BeliefWatch: Budding Buddhists

The Beliefnet.com post is typical teenage angst, but with a twist. Mother is a zealous new convert to Roman Catholicism. Father is along for the ride. "Silentmist" wants an answer to this question: "How should I go about telling [my mother] about my Buddhism?"

We should have seen this coming. The baby boomers experimented with everything; they left their childhood faiths for other faiths or nothing at all; they intermarried and raised their children to be "spiritual but not religious." Now a small but growing number find themselves in the uncomfortable but not necessarily unhappy position of driving their high-school-age kids to Buddhist retreats. Diana Winston, the author of "Wide Awake: A Buddhist Guide for Teens," has been teaching Buddhism to youth for more than a decade, and she says she's seen it change from a fringe practice to something normal and accepted, especially on the coasts. (In the middle of the country, Winston says, kids sometimes practice Buddhism in secret; they write to her, looking for someone to talk to.) Mahagony Gamble, who oversees the high-school and young women's division of SGI-USA—the Buddhist sect known for the chant "Nam myoho renge kyo"—says membership has exploded in the past two years, and a growing number of the new members are kids from non-Buddhist families who show up at meetings with their Buddhist friends from school.

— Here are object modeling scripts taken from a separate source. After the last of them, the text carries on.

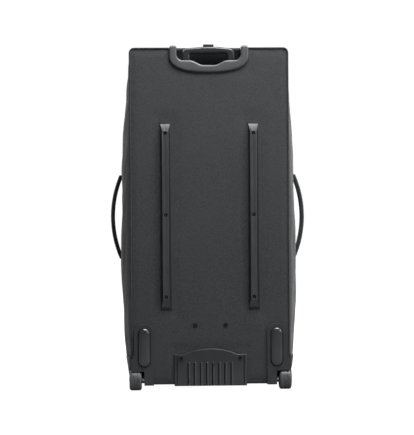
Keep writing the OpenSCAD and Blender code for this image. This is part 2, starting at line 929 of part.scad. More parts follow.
module zip_pull(x) {
    color([0.1, 0.1, 0.1]) translate([x, split_y + split_gap / 2, pull_z]) {
        translate([-3.4, 0, 0]) rotate([0, 90, 0]) cylinder(h = 6.8, r = 1);
        translate([-pull_size[0] / 2 + 0.6, -pull_size[1], -1]) cube([pull_size[0] - 1.2, pull_size[1], 2]);
    }
}

module zip_slider_left() { zip_slider(slider_left_x); }
module zip_slider_right() { zip_slider(slider_right_x); }
module zip_pull_left() { zip_pull(slider_left_x); }
module zip_pull_right() { zip_pull(slider_right_x); }

module pocket_slider() {
    color([0.2, 0.2, 0.21]) {
        block([-pocket_slot_half + 4, pocket_y1 + 0.3, pocket_slot_z - 1],
              [-pocket_slot_half + 14, pocket_y1 + slider_proud, pocket_slot_z + pocket_slot_h + 1]);
        block([-pocket_slot_half + 6, pocket_y1 + 0.3, pocket_slot_z - 28],
              [-pocket_slot_half + 12, pocket_y1 + slider_proud, pocket_slot_z - 1]);
    }
}

back_panel();
back_board();
side_panel_left();
side_panel_right();
top_panel();
bottom_panel();
bottom_board();
back_piping();
tub_zip();
trolley_cover();
rail_left();
rail_right();
rail_screws();
rail_nuts();
kick_plate();
case_screws();
wheel_housing_left();
wheel_housing_right();
axles();
axle_caps();
handle_bezel();
handle_cup();
outer_tubes();
tube_bushes();
tube_bracket();
bracket_screws();
front_feet();
webbing_anchors();
tyre_left();
hub_left();
bearings_left();
tyre_right();
hub_right();
bearings_right();
stage_tubes();
grip_rear();
grip_front();
grip_screws();
lock_blocks();
button_springs();
push_button();
release_rods();
lock_pin_left();
lock_pin_right();
side_handle_left();
side_handle_right();
haul_straps();
haul_grip();
lid_panel();
lid_gusset();
lid_zip();
front_pocket();
pocket_zip();
zip_slider_left();
zip_pull_left();
zip_slider_right();
zip_pull_right();
pocket_slider();
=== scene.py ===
import math

import bmesh
import bpy
from mathutils import Matrix, Vector, noise


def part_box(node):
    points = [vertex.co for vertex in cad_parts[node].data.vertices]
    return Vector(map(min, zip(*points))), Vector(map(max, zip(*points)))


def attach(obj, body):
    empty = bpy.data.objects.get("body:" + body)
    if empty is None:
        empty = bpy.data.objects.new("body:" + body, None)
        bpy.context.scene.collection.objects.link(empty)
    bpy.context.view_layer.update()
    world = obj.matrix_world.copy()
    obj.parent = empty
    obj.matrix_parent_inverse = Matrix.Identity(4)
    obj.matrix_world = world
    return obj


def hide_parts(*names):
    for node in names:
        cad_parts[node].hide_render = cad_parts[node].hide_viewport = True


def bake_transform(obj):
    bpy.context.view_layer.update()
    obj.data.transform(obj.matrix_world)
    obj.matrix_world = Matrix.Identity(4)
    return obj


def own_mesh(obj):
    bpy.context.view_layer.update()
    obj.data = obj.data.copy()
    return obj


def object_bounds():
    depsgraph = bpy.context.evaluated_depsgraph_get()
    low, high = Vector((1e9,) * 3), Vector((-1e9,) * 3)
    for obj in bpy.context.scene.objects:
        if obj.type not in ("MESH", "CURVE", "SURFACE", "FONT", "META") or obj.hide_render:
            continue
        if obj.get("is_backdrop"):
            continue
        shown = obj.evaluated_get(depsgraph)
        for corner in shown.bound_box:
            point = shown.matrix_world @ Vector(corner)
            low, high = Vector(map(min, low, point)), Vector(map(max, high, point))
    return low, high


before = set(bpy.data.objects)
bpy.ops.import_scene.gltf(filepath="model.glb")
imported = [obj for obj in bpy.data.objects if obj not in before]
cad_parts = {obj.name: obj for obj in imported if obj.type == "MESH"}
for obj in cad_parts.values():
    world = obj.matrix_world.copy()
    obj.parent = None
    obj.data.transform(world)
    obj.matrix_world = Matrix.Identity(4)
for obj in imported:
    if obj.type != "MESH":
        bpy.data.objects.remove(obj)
cad_low, cad_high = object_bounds()

# ---------------------------------------------------------------- measures, in metres
back_low, back_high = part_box("back_panel")
side_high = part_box("side_panel_right")[1]
rail_low, rail_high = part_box("rail_right")
FLOOR, TOP = back_low.z, back_high.z
HALF = back_high.x
BACK_Y = back_low.y
SPLIT_Y = side_high.y
FRONT_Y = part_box("lid_panel")[1].y
SWELL = side_high.x - HALF
MIDDLE_Z = (FLOOR + TOP) / 2
GUSSET = 0.045
FRONT_ROUND = 0.040
FRONT_DRAW = 0.005
FACE_INSET = 0.014
CORNER = 0.011
WALL = 0.003
RAIL_X, RAIL_LOW, RAIL_HIGH = (rail_low.x + rail_high.x) / 2, rail_low.z, rail_high.z
HOUSING_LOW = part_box("wheel_housing_right")[0]
BEZEL_LOW, BEZEL_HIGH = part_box("handle_bezel")
CUP_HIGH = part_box("handle_cup")[1]
KICK_LOW, KICK_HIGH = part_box("kick_plate")
LOOP_LOW, LOOP_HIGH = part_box("side_handle_right")
SIDES = ((1, "right"), (-1, "left"))


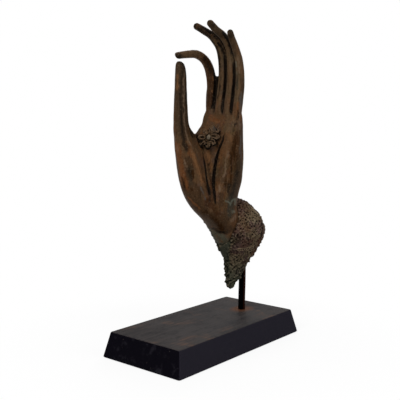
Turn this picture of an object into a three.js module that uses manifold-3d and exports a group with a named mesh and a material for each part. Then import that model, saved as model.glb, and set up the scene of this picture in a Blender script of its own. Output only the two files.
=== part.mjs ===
// A bronze hand in the teaching gesture, held by a steel rod over a dark wooden block.
// Millimetres, +Z up. The palm faces -Y and the little finger is on the +X side.
// The origin is at the middle of the underside, on the surface that the object stands on.
import * as THREE from 'three';
import { mergeVertices } from 'three/addons/utils/BufferGeometryUtils.js';
import Module from 'manifold-3d';

const wasm = await Module();
wasm.setup();

// Clearances
const castingGap = 0.3;
const rodClearance = 0.3;
const boreClearance = 0.25;
const feltClearance = 0.4;

// Wooden block, a low frustum with softened edges
const blockWidth = 107;
const blockLength = 207.4;
const blockTopZ = 27;
const sideTaper = 5.6;
const endTaper = 6.2;
const cornerRadius = 2;
const cornerSteps = 4;
const edgeSoftening = 0.9;
const softeningMiddle = 0.3;

// Felt sheet, let into the underside and standing a little proud
const feltThickness = 1.5;
const feltProud = 0.5;
const feltMargin = 7;

// Steel rod and what holds its foot
const rodDiameter = 8;
const rodFromEnd = 41;
const rodX = 2;
const rodTopHeight = 92;
const rodBow = 0.7;
const rodBelowNut = 1.2;
const washerDiameter = 18;
const washerThickness = 1.6;
const nutAcrossFlats = 13;
const nutThickness = 6.5;
const counterboreDiameter = 24;
const counterboreDepth = 11.5;

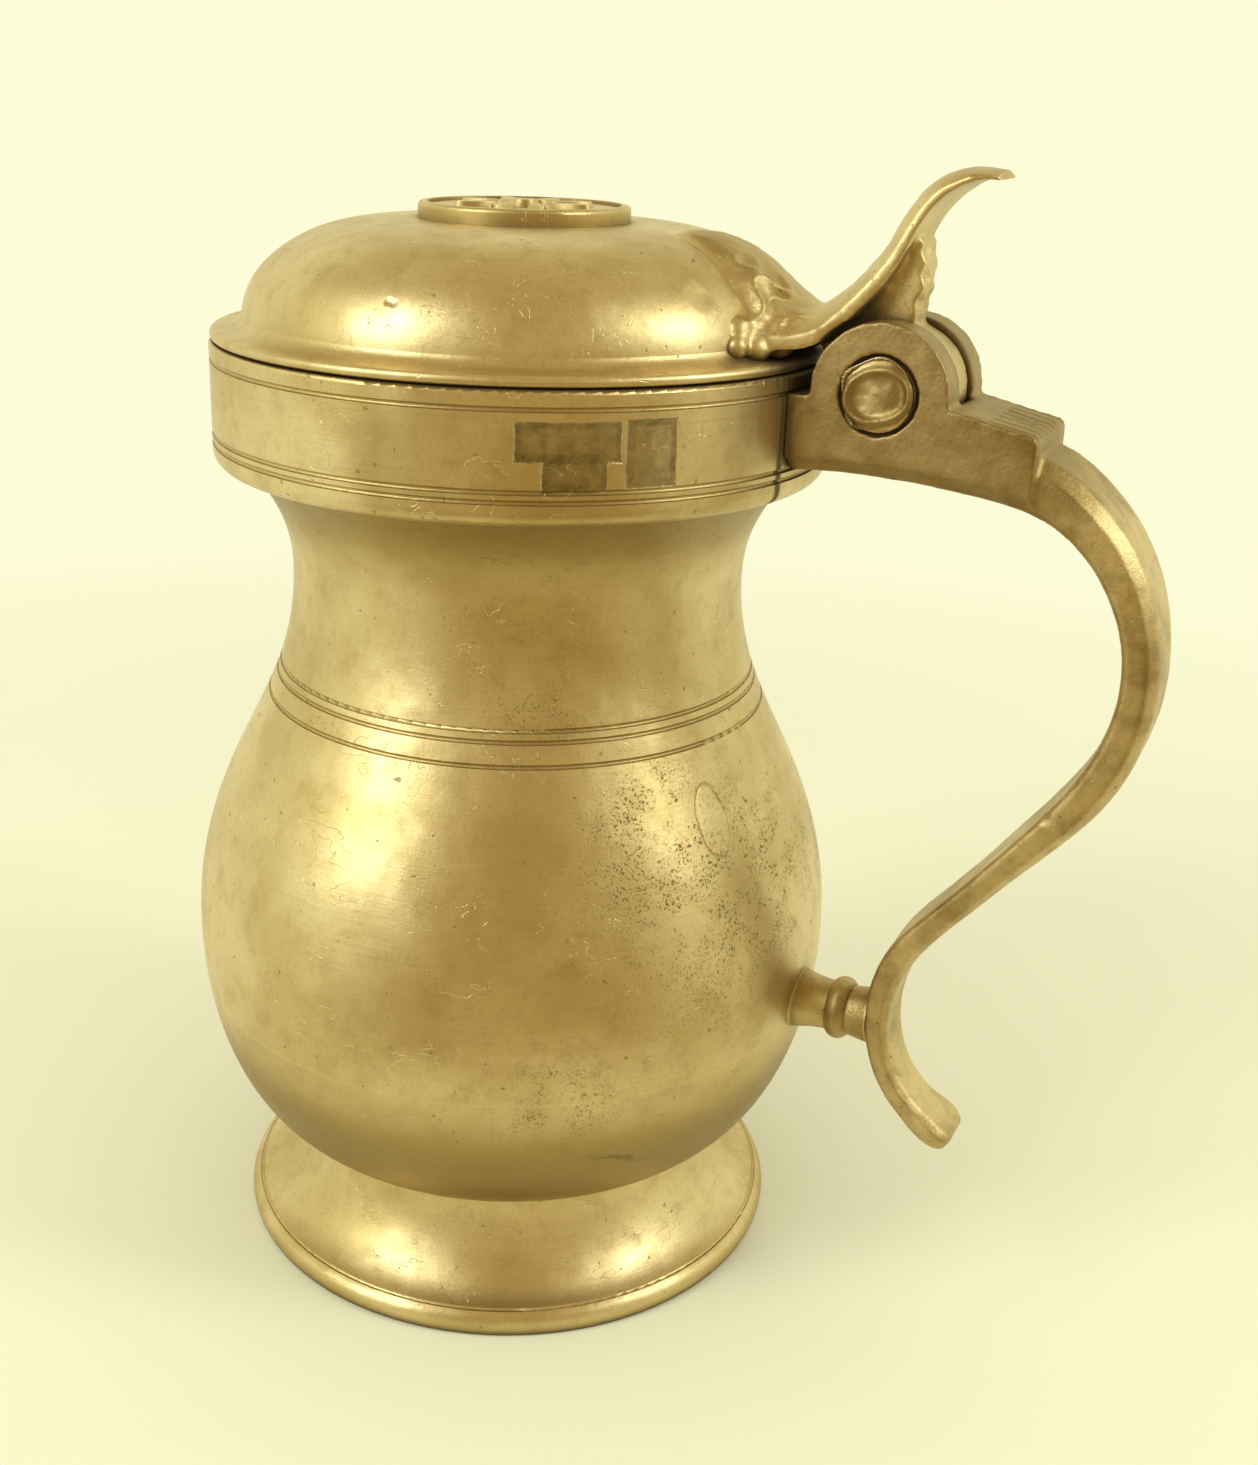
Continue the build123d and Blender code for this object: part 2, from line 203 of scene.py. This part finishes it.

One such member is Allegra Fonda-Bonardi, 18, the daughter of secular parents from Santa Monica, Calif. She discovered Buddhism six years ago, during "a very middle-school boy drama." She turned to her best friend for help, and the friend suggested chanting. "I felt better almost immediately, and I said, 'This chanting stuff is pretty cool'." Now chanting twice a day, she meets regularly with other local SGI Buddhists, and she plays the trombone in a Buddhist band. Sumi Loundon, author of "The Buddha's Apprentices," thinks the new enthusiasm among teens is related to the ubiquity of Eastern religious and pseudo-religious practice: so many people meditate, chant and practice "mindfulness" that Buddhism no longer feels alien. But Fonda-Bonardi has another idea. "Honestly?" she says, before she rushes off to a rehearsal with Jackson Browne's band. "I think this generation is looking for a philosophy of hope ... We're going to be inheriting this place. How will we create hope and peace in this new time?" Her parents, she says, are happy to drive her to meetings.